I would like to meet with you, [XXXXXXXXX], [Sped Director], and [Superintendent] to discuss the use of seclusion rooms in the district (if there are other coordinators that have experience with seclusion rooms, I value their input as well). I do not wish to meet with the [school] staff at this time. My concern is not specifically what [the school] does (or did), but the district's view and training and enforcement of said view on the use, procedure, and documentation of said use of the seclusion room specific to special education students.

If there is an official district policy on the use of the seclusion room that I have not been made aware of, please let me know. I would like to review any such information prior to meeting with you.

As a reminder, [Bubba] has an educational diagnosis of OHI and a medical diagnosis of agenesis of the corpus callosum and PDD-NOS. He had just turned 6 years old at the time the seclusion room was used. I encourage you to review his file regarding his developmental and progress history (he has been receiving special education services in [the district] since the age of 3).




Anonymous said...

Uh, a seclusion room? This is news to me. You can help educate me on that, offline.

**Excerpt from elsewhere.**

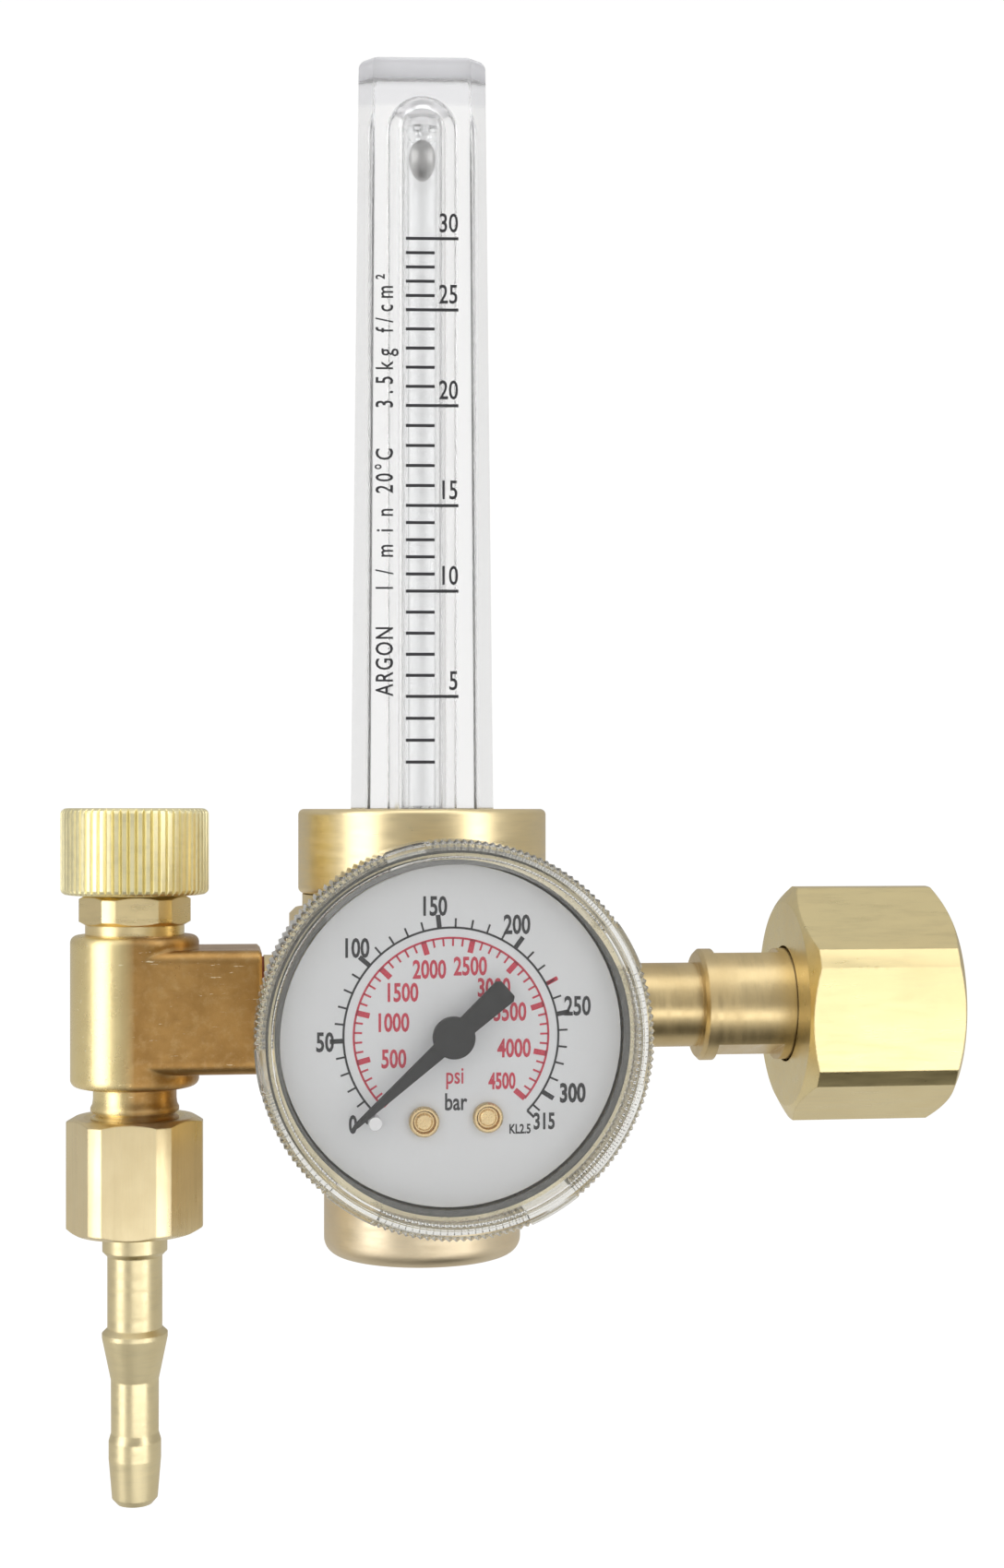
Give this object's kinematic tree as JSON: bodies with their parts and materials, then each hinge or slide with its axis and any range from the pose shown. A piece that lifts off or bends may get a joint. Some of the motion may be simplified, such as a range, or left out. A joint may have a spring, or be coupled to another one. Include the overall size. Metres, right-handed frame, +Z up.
{
  "type": "gas regulator",
  "caption": "Shielding-gas regulator: brass body with a clear flow tube, cylinder-pressure dial gauge, hexagonal inlet nut, needle valve with knurled knob and a barbed hose tail.",
  "frame": {"origin": "middle of the inlet gasket's sealing face, on the inlet's axis", "axes": "+X along the inlet's axis, out of the inlet nut's mouth; the gauge faces -Y; +Z up along the flow tube"},
  "size_m": [0.1229, 0.0644, 0.1968],
  "materials": {
    "machined_brass": "machined and lightly polished",
    "polished_brass": "turned and polished",
    "satin_brass": "satin, knurled",
    "forged_brass": "hot-forged skin with fine scratches",
    "gauge_case_brass": "pale pressed shell",
    "movement_brass": "stamped and deburred",
    "bronze": "sintered or drawn bronze",
    "steel": "bright",
    "spring_steel": "drawn wire",
    "seal_rubber": "matt black",
    "seat_polymer": "white",
    "gasket_fibre": "red-brown fibre",
    "clear_plastic": "clear, moulded",
    "dial_white": "matt white print ground",
    "pointer_black": "matt black"
  },
  "bodies": {
    "regulator": {"regulator_body": "machined_brass", "passage_plug": "steel", "bottom_cap": "polished_brass", "main_spring": "spring_steel", "seat_nozzle": "machined_brass", "poppet_spring": "spring_steel", "inlet_stem": "machined_brass", "inlet_filter": "bronze", "inlet_gasket": "gasket_fibre", "flow_tube_block": "clear_plastic", "metering_tube": "clear_plastic", "upper_ball_stop": "seat_polymer", "lower_ball_stop": "clear_plastic", "block_seal": "seal_rubber", "feed_seal": "seal_rubber", "tube_collar": "polished_brass", "outlet_valve_body": "forged_brass", "arm_gasket": "gasket_fibre", "bonnet": "machined_brass", "gauge_window": "clear_plastic", "gauge_case": "gauge_case_brass", "gauge_dial": "dial_white", "dial_screws": "movement_brass", "pointer_stop_pin": "steel", "dial_bracket": "movement_brass", "movement_back_plate": "movement_brass", "movement_front_plate": "movement_brass", "movement_pillars": "movement_brass", "hairspring": "bronze", "bourdon_tube": "bronze", "gauge_socket": "machined_brass", "gauge_gasket": "gasket_fibre", "case_screws": "steel"},
    "seal_carrier": {"spindle_o_ring": "seal_rubber"},
    "knob": {"control_knob": "satin_brass", "valve_spindle": "machined_brass", "knob_screw": "steel"},
    "tail": {"hose_tail": "machined_brass"},
    "hose_nut": {"hose_nut": "machined_brass"},
    "inlet_nut": {"inlet_nut": "machined_brass"},
    "pointer": {"gauge_pointer": "pointer_black", "pinion_arbor": "movement_brass"},
    "sector": {"sector_gear": "movement_brass"},
    "link": {"link_rod": "movement_brass"},
    "float": {"float_ball": "steel"},
    "piston": {"piston": "machined_brass", "piston_o_ring": "seal_rubber", "push_pin": "steel", "poppet": "machined_brass", "poppet_seat": "seat_polymer"}
  },
  "joints": [
    {"name": "spindle_rise", "type": "slide", "parent": "regulator", "child": "seal_carrier", "axis": [0, 0, 1], "range_m": [0, 0.0024]},
    {"name": "knob_turn", "type": "hinge", "parent": "seal_carrier", "child": "knob", "pos_m": [-0.1019, 0, 0.016], "axis": [0, 0, 1], "range_deg": [0, 1080]},
    {"name": "tail_drop", "type": "slide", "parent": "regulator", "child": "tail", "axis": [0, 0, -1], "range_m": [0, 0.005]},
    {"name": "hose_nut_turn", "type": "hinge", "parent": "tail", "child": "hose_nut", "pos_m": [-0.1019, 0, -0.02], "axis": [0, 0, -1], "range_deg": [0, 1440]},
    {"name": "inlet_nut_spin", "type": "hinge", "parent": "regulator", "child": "inlet_nut", "pos_m": [0, 0, 0], "axis": [1, 0, 0], "continuous": true},
    {"name": "sector_turn", "type": "hinge", "parent": "regulator", "child": "sector", "pos_m": [-0.05575, -0.031, -0.01169], "axis": [0, 1, 0], "range_deg": [-33.5, 0]},
    {"name": "pointer_turn", "type": "hinge", "parent": "regulator", "child": "pointer", "pos_m": [-0.0625, -0.031, 0], "axis": [0, 1, 0], "range_deg": [0, 268]},
    {"name": "link_turn", "type": "hinge", "parent": "sector", "child": "link", "pos_m": [-0.05201, -0.03, -0.01235], "axis": [0, 1, 0], "range_deg": [0, 33.5]},
    {"name": "float_drop", "type": "slide", "parent": "regulator", "child": "float", "axis": [0, 0, -1], "range_m": [0, 0.0861]},
    {"name": "piston_travel", "type": "slide", "parent": "regulator", "child": "piston", "axis": [0, 0, -1], "range_m": [0, 0.0006], "stiffness_N_per_m": 2000, "springref_m": -0.001, "deforming": ["main_spring", "poppet_spring"]}
  ],
  "couplings": [
    {"joint": "knob_turn", "follows": "spindle_rise", "rad_per_m": 7854},
    {"joint": "hose_nut_turn", "follows": "tail_drop", "rad_per_m": 5026.6},
    {"joint": "pointer_turn", "follows": "sector_turn", "ratio": -8},
    {"joint": "link_turn", "follows": "sector_turn", "ratio": -1}
  ]
}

I truly, truly, truly do not know how you do it. I am so proud of you. Bubba may not know or appreciate what you do for him now, but one day (I'm sure many, many years from now)he will be so thankful for your research, patience, determination, thoughts, love and decisions you have made.

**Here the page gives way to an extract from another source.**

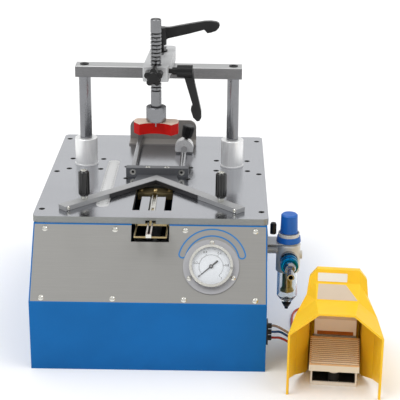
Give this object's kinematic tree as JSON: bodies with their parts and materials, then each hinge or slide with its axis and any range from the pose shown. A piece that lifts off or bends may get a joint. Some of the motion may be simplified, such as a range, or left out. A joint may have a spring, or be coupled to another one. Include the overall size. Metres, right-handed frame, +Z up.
{
  "type": "picture frame underpinner",
  "caption": "Bench machine that joins mitred frame corners: V fence, notched press arm, nail magazine, gauge, filter regulator and guarded foot pedal.",
  "frame": {"origin": "middle of the underside of the cabinet's base plate, on the bench", "axes": "+X to the operator's right, +Y away from the operator to the rear bracket, +Z up"},
  "size_m": [0.5535, 0.6337, 0.519],
  "materials": {
    "cabinet_blue": "satin",
    "panel_steel": "brushed",
    "table_steel": "polished",
    "zinc": "polished",
    "bright_steel": "polished",
    "steel": "machined",
    "black_steel": "satin",
    "dark_steel": "satin",
    "arm_grey": "satin",
    "black_plastic": "satin",
    "pad_red": "matte",
    "strip_white": "satin",
    "clear": "clear",
    "regulator_white": "gloss",
    "regulator_blue": "gloss",
    "brass": "satin",
    "coupling_blue": "anodised",
    "pedal_beige": "satin",
    "treadle_tan": "matte",
    "guard_yellow": "gloss",
    "hose_clear": "gloss",
    "hose_blue": "gloss",
    "hose_red": "gloss"
  },
  "bodies": {
    "base": {"cabinet_shell": "cabinet_blue", "base_plate": "dark_steel", "front_panel": "panel_steel", "panel_screws": "zinc", "table_plate": "table_steel", "table_screws": "black_steel", "scale_strip": "strip_white", "post_sleeves": "bright_steel", "clamp_cylinders": "steel", "drive_cylinder": "steel", "magazine_bed": "dark_steel", "magazine_rail": "zinc", "guide_head": "zinc", "rear_bracket": "dark_steel", "gauge_case": "bright_steel", "gauge_glass": "clear", "regulator_bracket": "steel", "regulator_body": "regulator_white", "regulator_ring": "regulator_blue", "filter_bowl": "clear", "filter_element": "brass", "coupling_body": "bright_steel", "hose_bulkhead": "black_steel", "pedal_base": "pedal_beige", "pedal_guard": "guard_yellow", "pedal_valve": "pedal_beige", "hose_clear": "hose_clear", "hose_blue": "hose_blue", "hose_red": "hose_red", "coil_clear": "hose_clear", "coil_blue": "hose_blue", "coil_red": "hose_red"},
    "needle": {"gauge_needle": "black_steel"},
    "pusher": {"magazine_pusher": "zinc"},
    "driver": {"driver_blade": "steel"},
    "yoke": {"post_left": "bright_steel", "post_right": "bright_steel", "cross_beam": "steel", "beam_screws": "black_steel"},
    "slider": {"slot_block": "dark_steel"},
    "arm": {"press_arm": "arm_grey"},
    "arm_lever": {"arm_lever": "black_plastic"},
    "rod": {"notched_rod": "bright_steel"},
    "pad": {"pad_holder": "bright_steel", "press_pad": "pad_red"},
    "rod_lever": {"rod_lever": "black_plastic"},
    "star_knob": {"star_knob": "black_plastic"},
    "fence": {"fence_block": "dark_steel", "guide_rods": "bright_steel", "fence_wings": "steel", "face_plates": "black_steel", "fence_fasteners": "zinc"},
    "handle_left": {"handle_left": "black_plastic"},
    "handle_right": {"handle_right": "black_plastic"},
    "stop": {"stop_collar": "bright_steel"},
    "thumb_screw": {"thumb_screw": "black_plastic"},
    "regulator_knob": {"regulator_knob": "regulator_blue"},
    "drain": {"drain_valve": "black_plastic"},
    "sleeve": {"coupling_sleeve": "coupling_blue"},
    "treadle": {"treadle": "treadle_tan"}
  },
  "joints": [
    {"name": "yoke_slide", "type": "slide", "parent": "base", "child": "yoke", "axis": [0, 0, 1], "range_m": [-0.045, 0], "stiffness_N_per_m": 2000, "springref_m": 0.06},
    {"name": "arm_swivel", "type": "hinge", "parent": "yoke", "child": "slider", "pos_m": [0.005, 0.092, 0.4153], "axis": [0, 0, 1], "range_deg": [-15, 15]},
    {"name": "arm_slide", "type": "slide", "parent": "slider", "child": "arm", "axis": [-0.0436, -0.999, 0], "range_m": [-0.02, 0.028]},
    {"name": "arm_lever_turn", "type": "hinge", "parent": "yoke", "child": "arm_lever", "pos_m": [0.005, 0.092, 0.44], "axis": [0, 0, 1], "range_deg": [-40, 180]},
    {"name": "rod_slide", "type": "slide", "parent": "arm", "child": "rod", "axis": [0, 0, 1], "range_m": [-0.025, 0.044]},
    {"name": "pad_turn", "type": "hinge", "parent": "rod", "child": "pad", "pos_m": [0.00055, -0.0099, 0.345], "axis": [0, 0, 1], "range_deg": [-90, 90]},
    {"name": "rod_lever_turn", "type": "hinge", "parent": "arm", "child": "rod_lever", "pos_m": [0.00055, -0.0099, 0.43111], "axis": [0.999, -0.0436, 0], "range_deg": [-75, 20]},
    {"name": "star_knob_turn", "type": "hinge", "parent": "arm", "child": "star_knob", "pos_m": [-0.00076, -0.03987, 0.43111], "axis": [-0.0436, -0.999, 0], "continuous": true},
    {"name": "fence_slide", "type": "slide", "parent": "base", "child": "fence", "axis": [0, 1, 0], "range_m": [-0.02, 0.058]},
    {"name": "stop_slide", "type": "slide", "parent": "fence", "child": "stop", "axis": [0, -1, 0], "range_m": [0, 0.07]},
    {"name": "thumb_screw_turn", "type": "hinge", "parent": "stop", "child": "thumb_screw", "pos_m": [0.04874, 0.164, 0.26984], "axis": [0.2079, 0, 0.9781], "continuous": true},
    {"name": "handle_left_turn", "type": "hinge", "parent": "fence", "child": "handle_left", "pos_m": [-0.1125, -0.11527, 0.26], "axis": [0, 0, 1], "continuous": true},
    {"name": "handle_right_turn", "type": "hinge", "parent": "fence", "child": "handle_right", "pos_m": [0.1125, -0.11527, 0.26], "axis": [0, 0, 1], "continuous": true},
    {"name": "follower_pull", "type": "slide", "parent": "base", "child": "pusher", "axis": [0, -1, 0], "range_m": [0, 0.06], "stiffness_N_per_m": 60, "springref_m": -0.02},
    {"name": "driver_stroke", "type": "slide", "parent": "base", "child": "driver", "axis": [0, 0, 1], "range_m": [0, 0.018]},
    {"name": "needle_turn", "type": "hinge", "parent": "base", "child": "needle", "pos_m": [0.0987, -0.22298, 0.168], "axis": [0, -0.7861, 0.6182], "range_deg": [-270, 0], "stiffness_Nm_per_rad": 0.002, "springref_deg": 11.46},
    {"name": "regulator_knob_turn", "type": "hinge", "parent": "base", "child": "regulator_knob", "pos_m": [0.226, -0.126, 0.2], "axis": [0, 0, 1], "continuous": true},
    {"name": "drain_turn", "type": "hinge", "parent": "base", "child": "drain", "pos_m": [0.226, -0.126, 0.062], "axis": [0, 0, 1], "range_deg": [0, 90]},
    {"name": "coupling_pull", "type": "slide", "parent": "base", "child": "sleeve", "axis": [0, 1, 0], "range_m": [0, 0.0025], "stiffness_N_per_m": 800, "springref_m": -0.003},
    {"name": "treadle_press", "type": "hinge", "parent": "base", "child": "treadle", "pos_m": [0.29984, -0.23375, 0.042], "axis": [0.9962, -0.0872, 0], "range_deg": [0, 6], "stiffness_Nm_per_rad": 6, "springref_deg": -8.59}
  ]
}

You are doing such a wonderful job. I'm sorry I can't be the person that understands or can offer advice. I'm so thankful you have a circle of friends who understand. And know they are thankful to have you.

*sigh* ok, sorry for the rambling. I know it's a little much for a blog. I just want the whole world to know how proud I am of you and how lucky we are to have you. -sister

Ange said...

Thank you. You made me tear up. I believe this was somewhere during your life transition of new job, upcoming wedding, house hunting etc, so maybe I just didn't get into it. I may have referred to it as "the closet" or "time out room." That year was all such a whirlwind (remember that's the year I decided to quit working outside of the home because it was all so much). In fact, I don't know if our family knows much about it at all. I probably didn't say much because of the "opinions" on Bubba's behavior and disability in general. I think I just told M&M this past weekend. Now that you guys (the sisters) are getting older, I feel more comfortable being the one needing support, not just the oldest sister trying to offer/give it.

Casdok said...

I am finding it hard to believe such rooms are in existance.
Our kids explode or melt down for a reason and usualy a good one and usualy because of something someone else did. So to then put them in a padded cell.
Im sorry you know all this! Im just gob smacked! But i also know what it feels like to be desperate.
Good on you for writing and sending the letter. I sincerely hope positive things come out of it.
Sorry Bubba and you had to go through this first though.

Robin said...

Ange, I can appreciate you wanting to appear rational, but it is stories like these that make me wish for a little irrational head smacking (someone at the school district's head not yours).

When I think of what they got you to believe, what they got ME to believe... Well if you decide to go irrational give me a holler.